Interpretation The multiple regression shows that both spend and display
significantly predict revenue.
Coefficient for spend ≈ 5.55 → Each $1 spent increases revenue by ~$5.55
Coefficient for display ≈ 93.6 → Display campaigns increase revenue by ~$93.60
R-squared increases to ≈ 0.683 → Better model fit
Managerial Recommendation Managers should invest in both ad spend and display campaigns for maximum revenue impact.
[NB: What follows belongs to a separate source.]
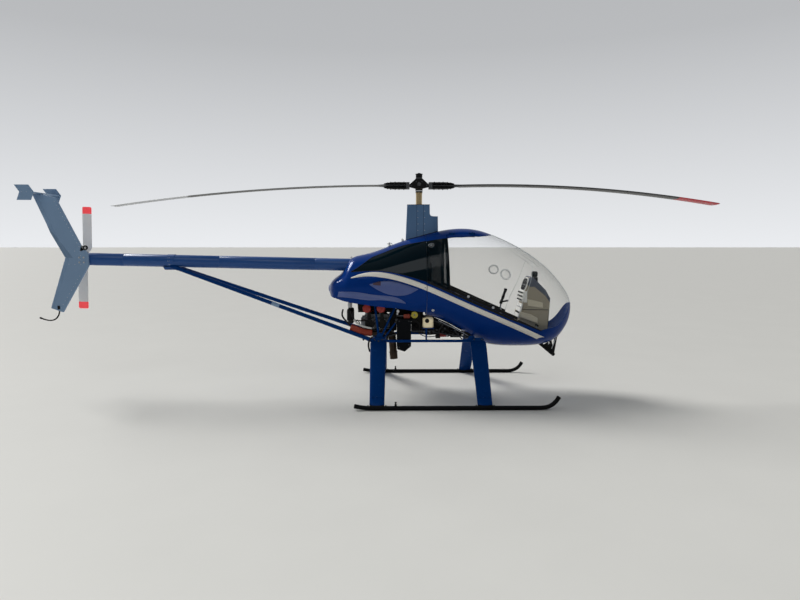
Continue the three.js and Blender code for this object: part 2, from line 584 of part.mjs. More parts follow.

Display campaigns provide a significant uplift and should be prioritized.
Question 2 – A/B Testing (ANOVA) 1. Hypotheses Null Hypothesis (H₀): There is no significant difference in average purchases across Ad groups 0, 1, and 2. Alternative Hypothesis (H₁): At least one group has a significantly different number of purchases.
Report Format The following ANOVA test and visualization are used to evaluate campaign performance and support recommendations.
ANOVA Analysis
# Load required package
library(readr)
# Load and filter data
data2 <- read_csv("ab_testing.csv")
## Rows: 80 Columns: 2
## ── Column specification ────────────────────────────────────────────────────────
## Delimiter: ","
## dbl (2): Ads, Purchase
##
## ℹ Use `spec()` to retrieve the full column specification for this data.
## ℹ Specify the column types or set `show_col_types = FALSE` to quiet this message.
data2 <- data2 %>% filter(Ads %in% c(0, 1, 2))
data2$Ads <- factor(data2$Ads)
# Run ANOVA
model <- aov(Purchase ~ Ads, data = data2)
summary(model)
## Df Sum Sq Mean Sq F value Pr(>F)
## Ads 2 60212 30106 31.31 8.34e-10 ***
## Residuals 55 52880 961
## ---
## Signif. codes: 0 '***' 0.001 '**' 0.01 '*' 0.05 '.' 0.1 ' ' 1
# Visualize ad performance
ggplot(data2, aes(x = Ads, y = Purchase)) +
geom_jitter(width = 0.1, alpha = 0.6, color = "darkgray") +
stat_summary(fun = mean, geom = "point", size = 4, color = "blue") +
stat_summary(fun.data = mean_cl_normal, geom = "errorbar", width = 0.2, color = "blue") +
stat_summary(fun = mean, geom = "line", aes(group = 1), color = "blue", linetype = "dashed") +
labs(title = "ANOVA: Ad Group Effect on Purchases",
x = "Ad Group (0 = Control, 1 = Ad1, 2 = Ad2)",
y = "Purchases") +
theme_minimal()
## Warning: Computation failed in `stat_summary()`.
## Caused by error in `fun.data()`:
## ! The package "Hmisc" is required.
Interpretation The ANOVA results indicate significant differences
between ad groups.
Ad 1 produced the highest number of purchases
Ad 2 was moderately effective
Ad 0 (control group) performed the worst
Managerial Recommendation Ad 1 should be the default campaign moving forward based on purchase performance. Ad 2 may still be worth optimizing. Advertising clearly outperforms no promotion.